Final Thoughts & Next Steps
The question we started with was simple: Hasn’t the Bible been changed too much to trust?
After walking through the evidence, the answer is equally simple: No. The Bible hasn’t been lost in transmission. It hasn’t been reshaped into something unrecognizable. What we have today is an extraordinarily well-preserved text, more secure than any other work of the ancient world.
That doesn’t mean the study is over - far from it. Scholars continue to analyze manuscripts, discover new fragments, and refine our understanding. But every time the evidence expands, it confirms the same story: stability, not chaos. Preservation, not corruption.

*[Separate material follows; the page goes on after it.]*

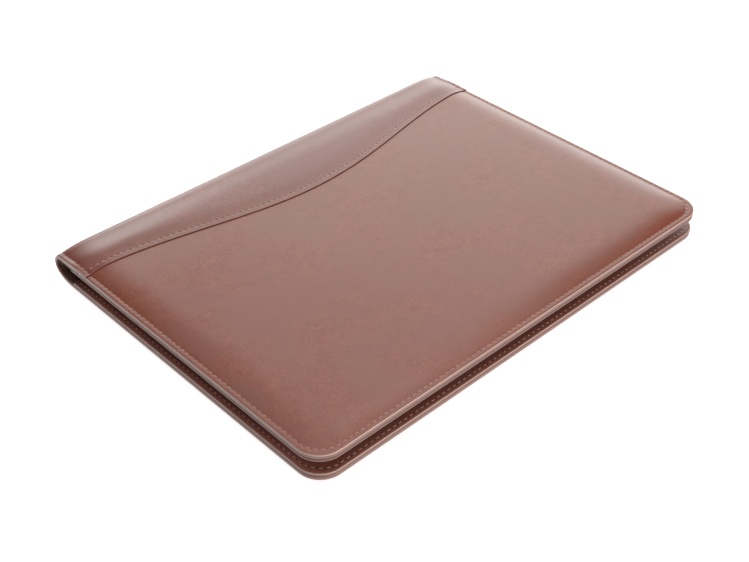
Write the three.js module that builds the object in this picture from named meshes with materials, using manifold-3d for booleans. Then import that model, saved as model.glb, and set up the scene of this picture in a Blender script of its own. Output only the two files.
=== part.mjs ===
// Closed leather document case, lying flat: two padded covers that one leather panel joins round the spine.
// Millimetres, +Z up. +Y runs along the spine, +X goes from the spine to the fore edge, and z = 0 is the
// surface that the padded back rests on.
import * as THREE from 'three';
import { mergeVertices } from 'three/addons/utils/BufferGeometryUtils.js';
import Module from 'manifold-3d';

// Driving dimensions
const LENGTH = 325;              // along the spine
const COVER_WIDTH = 240;         // from the inside of the spine leather to the fore edge
const CORNER_RADIUS = 15;        // fore corners
const INNER_GAP = 8.5;           // clear height between the two inner panels
const COVER_HEM = 3;             // stitched hem of a cover: leather, board and turned edge
const SPINE_HEM = 2.2;           // the same hem where it goes round the back of the spine
const LINING = 1.6;              // inner panel of either cover
const SPINE_LINING = 1;          // soft strip inside the spine
const FRONT_CROWN = 2.3;         // how far the padded front stands above its hem
const BACK_CROWN = 2.6;          // how far the padded back stands below its hem
const SPINE_CROWN = 0.9;         // how far the spine stands out between its stitched ends
const CROWN_INSET = 26;          // from an edge to the level middle of the padding
const EDGE_ROUND = 0.6;          // broken edge of the outer leather
const LINING_ROUND = 0.4;        // broken edge of an inner panel
const ROLL_FRONT = 5;            // how far the spine's curve reaches into the front cover
const ROLL_BACK = 13.4;          // how far it reaches into the back cover
const ROLL_DROP = 5.5;           // from the inside of the front cover down to the spine's widest point
const SEAM_END = 34;             // from the spine to the bowed seam, at the two short sides
const SEAM_BOW = 23.4;           // how much further from the spine the seam is at mid length
const SEAM_LAP = 9;              // width of the front panel that lies under the spine panel
const OVERLAY = 1;               // spine panel's leather where it lies over the front panel
const LINING_START = 17;         // from the spine to the sharp inner edge of either inner panel
const JOINT = 0.3;               // clearance between pieces that lie against each other
const OVERCUT = 2;               // how far a cutting shape runs past what it cuts

// Steps of the meshes
const ROLL_STEPS = 12;
const CORNER_STEPS = 8;
const SEAM_STEPS = 48;
const FRONT_STEPS = 12;
const COVER_STEPS = 4;

// Padding of a cover from its edge inwards, as shares of CROWN_INSET and of the crown
const CROWN_ROWS = [
  { inset: 0.14, rise: 0.02 },
  { inset: 0.24, rise: 0.36 },
  { inset: 0.36, rise: 0.63 },
  { inset: 0.52, rise: 0.84 },
  { inset: 0.74, rise: 0.96 },
  { inset: 1.0, rise: 1.0 },
];

const LEATHER = { color: 0x8b5c4e, roughness: 0.42, metalness: 0 };
const INNER_LEATHER = { color: 0x4b2b23, roughness: 0.6, metalness: 0 };
const SPINE_CLOTH = { color: 0x2c1a15, roughness: 0.8, metalness: 0 };

const HALF_LENGTH = LENGTH / 2;
const BACK_INSIDE = BACK_CROWN + COVER_HEM;
const FRONT_INSIDE = BACK_INSIDE + 2 * (JOINT + LINING) + INNER_GAP;
const ROLL_HEIGHT = FRONT_INSIDE - ROLL_DROP;
const STRAIGHT_END = COVER_WIDTH - CORNER_RADIUS - CROWN_INSET;
const UP = new THREE.Vector3(0, 0, 1);
const DOWN = new THREE.Vector3(0, 0, -1);

const wasm = await Module();
wasm.setup();

/** Distance of the bowed seam from the spine, at a place along the case. */
function seamAt(y) {
  return SEAM_END + (SEAM_BOW * (1 + Math.cos((2 * Math.PI * y) / LENGTH))) / 2;
}

/** A foot stands on the inside of the outer leather and says how thick the hem and the padding are there. */
function foot(x, z, out, crown) {
  const turn = Math.max(0, -out.x);
  const hem = THREE.MathUtils.lerp(COVER_HEM, SPINE_HEM, turn);
  return { x, z, out, hem, crown: THREE.MathUtils.lerp(crown, SPINE_CROWN, turn) };
}

/** Feet of the front cover at even steps, from one distance off the spine to another. */
function frontFeet(from, to, steps) {
  return Array.from({ length: steps + 1 }, (_, step) => {
    const x = THREE.MathUtils.lerp(from, to, step / steps);
    return foot(x, FRONT_INSIDE, UP, FRONT_CROWN);
  });
}

/** Feet of the back cover at even steps. */
function backFeet(from, to, steps) {
  return Array.from({ length: steps + 1 }, (_, step) => {
    const x = THREE.MathUtils.lerp(from, to, step / steps);
    return foot(x, BACK_INSIDE, DOWN, BACK_CROWN);
  });
}

/** Feet round the spine: a quarter ellipse down from the front cover, then a wider one into the back. */
function spineFeet() {
  const climb = ROLL_HEIGHT - BACK_INSIDE;
  const quarters = [
    { reach: ROLL_FRONT, rise: ROLL_DROP, start: Math.PI / 2, crown: FRONT_CROWN },
    { reach: ROLL_BACK, rise: climb, start: Math.PI, crown: BACK_CROWN },
  ];
  return quarters.flatMap(({ reach, rise, start, crown }) =>
    Array.from({ length: ROLL_STEPS - 1 }, (_, step) => {
      const angle = start + ((Math.PI / 2) * (step + 1)) / ROLL_STEPS;
      const out = new THREE.Vector3(Math.cos(angle) / reach, 0, Math.sin(angle) / rise).normalize();
      const x = reach * (1 + Math.cos(angle));
      return foot(x, ROLL_HEIGHT + rise * Math.sin(angle), out, crown);
    }),
  );
}

/** The spine panel's front feet are lifted by its overlay, which runs out to nothing at the spine. */
function overlayFeet() {
  const feet = frontFeet(SEAM_END + SEAM_BOW + OVERCUT, ROLL_FRONT, FRONT_STEPS);
  return feet.map((each) => {
    const lift = THREE.MathUtils.smoothstep(each.x, ROLL_FRONT, SEAM_END - SEAM_LAP);
    return { ...each, hem: each.hem + (JOINT + OVERLAY) * lift };
  });
}

/** One closed line of points at an inset from the edge: near short side, fore side, far short side. */
function ring(feet, inset, height, hasForeEdge) {
  const side = feet.map((each) => ({ each, x: each.x, y: HALF_LENGTH - inset }));
  if (hasForeEdge) {
    const last = feet[feet.length - 1];
    for (let step = 0; step <= CORNER_STEPS; step += 1) {
      const angle = ((Math.PI / 2) * step) / CORNER_STEPS;
      const x = COVER_WIDTH - inset - CORNER_RADIUS * (1 - Math.sin(angle));
      const y = HALF_LENGTH - inset - CORNER_RADIUS * (1 - Math.cos(angle));
      side.push({ each: last, x, y });
    }
  }
  const place = (y) => (point) =>
    new THREE.Vector3(point.x, y * point.y, point.each.z).addScaledVector(point.each.out, height(point.each));
  return [...side.map(place(-1)), ...side.toReversed().map(place(1))];
}

/** Closed solid over one flat ring and the rings above it; the last ring is closed straight across. */
function closedPad(rings) {
  const count = rings[0].length;
  const triangles = [];
  const quad = (a, b, c, d) => triangles.push(a, b, c, a, c, d);
  for (let level = 0; level + 1 < rings.length; level += 1) {
    for (let index = 0; index < count; index += 1) {
      const next = (index + 1) % count;
      const low = level * count;
      quad(low + index, low + next, low + count + next, low + count + index);
    }
  }
  const top = (rings.length - 1) * count;
  for (let index = 0; index + 1 < count / 2; index += 1) {
    const across = count - 1 - index;
    quad(index, across, across - 1, index + 1);
    quad(top + index, top + index + 1, top + across - 1, top + across);
  }
  const geometry = new THREE.BufferGeometry().setFromPoints(rings.flat());
  geometry.setIndex(triangles);
  return outward(geometry);
}

/** Turns the faces of a closed geometry outwards. */
function outward(geometry) {
  const position = geometry.getAttribute('position');
  const index = geometry.getIndex().array;
  const corner = (place) => new THREE.Vector3().fromBufferAttribute(position, index[place]);
  let volume = 0;
  for (let place = 0; place < index.length; place += 3) {
    volume += corner(place).dot(corner(place + 1).cross(corner(place + 2)));
  }
  if (volume < 0) {
    index.reverse();
  }
  return geometry;
}

/** Rings of the outer leather: broken edge, hem, then the padding's rise. */
function leatherPad(feet, { below = 0, above = 0 } = {}) {
  const rows = [
    { inset: 0, height: () => -below },
    { inset: 0, height: (each) => each.hem - EDGE_ROUND + above },
    { inset: EDGE_ROUND, height: (each) => each.hem + above },
    ...CROWN_ROWS.map(({ inset, rise }) => ({
      inset: inset * CROWN_INSET,
      height: (each) => each.hem + each.crown * rise + above,
    })),
  ];
  return closedPad(rows.map(({ inset, height }) => ring(feet, inset, height, true)));
}

/** Rings of a lining that lies against the inside of the leather. */
function liningPad(feet, thickness, hasForeEdge) {
  const rows = [
    { inset: 0, height: -JOINT },
    { inset: 0, height: -JOINT - thickness + LINING_ROUND },
    { inset: LINING_ROUND, height: -JOINT - thickness },
  ];
  return closedPad(rows.map(({ inset, height }) => ring(feet, inset, () => height, hasForeEdge)));
}

/** Everything above the spine's middle that lies further from the spine than the seam, moved by an offset. */
function beyondSeam(offset) {
  const end = HALF_LENGTH + OVERCUT;
  const outline = new THREE.Shape();
  outline.moveTo(COVER_WIDTH + OVERCUT, end);
  outline.lineTo(COVER_WIDTH + OVERCUT, -end);
  outline.lineTo(SEAM_END + offset, -end);
  for (let step = 0; step <= SEAM_STEPS; step += 1) {
    const y = LENGTH * (step / SEAM_STEPS - 0.5);
    outline.lineTo(seamAt(y) + offset, y);
  }
  outline.lineTo(SEAM_END + offset, end);
  const depth = FRONT_INSIDE + COVER_HEM + FRONT_CROWN + JOINT + OVERLAY + OVERCUT - ROLL_HEIGHT;
  const geometry = new THREE.ExtrudeGeometry(outline, { depth, bevelEnabled: false });
  return geometry.translate(0, 0, ROLL_HEIGHT);
}

/** Closed geometry as a solid that can be cut. */
function toSolid(geometry) {
  const bare = geometry.clone();
  bare.deleteAttribute('normal');
  bare.deleteAttribute('uv');
  const merged = mergeVertices(bare);
  return new wasm.Manifold(
    new wasm.Mesh({
      numProp: 3,
      vertProperties: new Float32Array(merged.getAttribute('position').array),
      triVerts: new Uint32Array(merged.getIndex().array),
    }),
  );
}

/** A cut solid back as geometry. */
function toGeometry(solid) {
  const mesh = solid.getMesh();
  const geometry = new THREE.BufferGeometry();
  geometry.setAttribute('position', new THREE.BufferAttribute(new Float32Array(mesh.vertProperties), 3));
  geometry.setIndex(new THREE.BufferAttribute(new Uint32Array(mesh.triVerts), 1));
  return geometry;
}

/** Padded front panel, from its tongue under the seam to the fore edge. */
function frontPanel() {
  const whole = leatherPad(frontFeet(SEAM_END - SEAM_LAP - OVERCUT, STRAIGHT_END - OVERCUT, COVER_STEPS));
  return toGeometry(toSolid(whole).intersect(toSolid(beyondSeam(-SEAM_LAP))));
}

/** Spine panel: overlay on the front as far as the seam, round the spine, and on as the padded back. */
function wrapPanel() {
  const feet = [
    ...overlayFeet(),
    ...spineFeet(),
    ...backFeet(ROLL_BACK, STRAIGHT_END - OVERCUT, COVER_STEPS),
  ];
  const frontFrom = SEAM_END - SEAM_LAP - OVERCUT;
  const frontSpace = leatherPad(frontFeet(frontFrom, STRAIGHT_END - OVERCUT, COVER_STEPS), {
    below: OVERCUT,
    above: JOINT,
  });
  const tongueSpace = toSolid(frontSpace).intersect(toSolid(beyondSeam(-SEAM_LAP - JOINT)));
  return toGeometry(toSolid(leatherPad(feet)).subtract(toSolid(beyondSeam(0))).subtract(tongueSpace));
}

/** Strip inside the spine, between the sharp edges of the two inner panels. */
function spineLining() {
  const edge = LINING_START - JOINT;
  const feet = [...frontFeet(edge, ROLL_FRONT, 1), ...spineFeet(), ...backFeet(ROLL_BACK, edge, 1)];
  return liningPad(feet, SPINE_LINING, false);
}

/** A named piece with its own colour. */
function piece(name, geometry, finish) {
  const body = geometry.clone();
  body.computeVertexNormals();
  const mesh = new THREE.Mesh(body, new THREE.MeshStandardMaterial(finish));
  mesh.name = name;
  return mesh;
}

const frontLiningFeet = frontFeet(LINING_START, STRAIGHT_END - OVERCUT, COVER_STEPS);
const backLiningFeet = backFeet(LINING_START, STRAIGHT_END - OVERCUT, COVER_STEPS);

const documentCase = new THREE.Group();
documentCase.add(
  piece('front_panel', frontPanel(), LEATHER),
  piece('wrap_panel', wrapPanel(), LEATHER),
  piece('spine_lining', spineLining(), SPINE_CLOTH),
  piece('front_lining', liningPad(frontLiningFeet, LINING, true), INNER_LEATHER),
  piece('back_lining', liningPad(backLiningFeet, LINING, true), INNER_LEATHER),
);
documentCase.position.x = -(COVER_WIDTH - SPINE_HEM - SPINE_CROWN) / 2;

export default documentCase;
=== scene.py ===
"""Dressed model of a closed leather document case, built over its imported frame.

Blender's units are metres. Shapes are worked out in millimetres, in the frame's own axes: +X from the spine
to the fore edge, +Y along the spine and +Z up, and are scaled when a mesh is written.
"""
import logging
import math
from dataclasses import dataclass, field, replace
from enum import Enum
from typing import Any, ClassVar, Sequence, Union

import bmesh
import bpy
import numpy as np
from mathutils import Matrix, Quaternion, Vector


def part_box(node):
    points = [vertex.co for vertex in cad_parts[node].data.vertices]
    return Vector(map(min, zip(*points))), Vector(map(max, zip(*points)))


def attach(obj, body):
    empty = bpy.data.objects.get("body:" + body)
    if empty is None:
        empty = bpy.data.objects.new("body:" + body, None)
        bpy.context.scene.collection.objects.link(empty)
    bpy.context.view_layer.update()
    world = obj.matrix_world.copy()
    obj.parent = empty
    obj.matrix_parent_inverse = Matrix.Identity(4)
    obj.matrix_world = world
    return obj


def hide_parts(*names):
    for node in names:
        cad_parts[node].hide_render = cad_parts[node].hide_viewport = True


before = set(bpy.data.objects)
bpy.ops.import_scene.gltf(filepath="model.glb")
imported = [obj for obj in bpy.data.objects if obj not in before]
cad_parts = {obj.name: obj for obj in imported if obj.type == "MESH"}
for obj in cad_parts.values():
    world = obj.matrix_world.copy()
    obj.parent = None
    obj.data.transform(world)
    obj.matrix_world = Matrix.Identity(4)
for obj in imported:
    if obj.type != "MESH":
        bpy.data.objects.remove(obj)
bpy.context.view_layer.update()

MM = 0.001
LOG = logging.getLogger("document_case")
Colour = tuple[float, float, float]
Span = tuple[float, float]
Marks = dict[str, np.ndarray]
WHITE: Colour = (1.0, 1.0, 1.0)
COOL: Colour = (0.94, 0.99, 0.965)
WARM: Colour = (1.0, 0.96, 0.915)


class Slot(Enum):
    """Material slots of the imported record."""

    OUTER = "outer_leather"
    INNER = "inner_leather"
    SPINE = "spine_lining"
    THREAD = "stitching"


class Cover(Enum):
    """The two covers, by the way that their outsides face."""

    FRONT = 1.0
    BACK = -1.0


def smooth(low: float, high: float, value: np.ndarray) -> np.ndarray:
    """Soft step from 0 at low to 1 at high."""
    share = np.clip((value - low) / (high - low), 0.0, 1.0)
    return share * share * (3.0 - 2.0 * share)


def bell(centre: float, width: float, value: np.ndarray) -> np.ndarray:
    """Bell of height 1 round a centre."""
    return np.exp(-(((value - centre) / width) ** 2))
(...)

And that leaves us with a choice. If the text itself is this reliable, then the next question isn’t “Can I trust the words?” but “Am I willing to wrestle with what these words actually say?”
If you’re curious, keep going. Read the Bible for yourself. Explore how these texts have shaped history, thought, and culture. On this site, you’ll find more articles that dig deeper - into questions of authorship, history, interpretation, and meaning.
The bottom line? You don’t need blind faith to take the Bible seriously. The evidence is on the table, the process has been transparent, and the message has endured. The text itself can be trusted.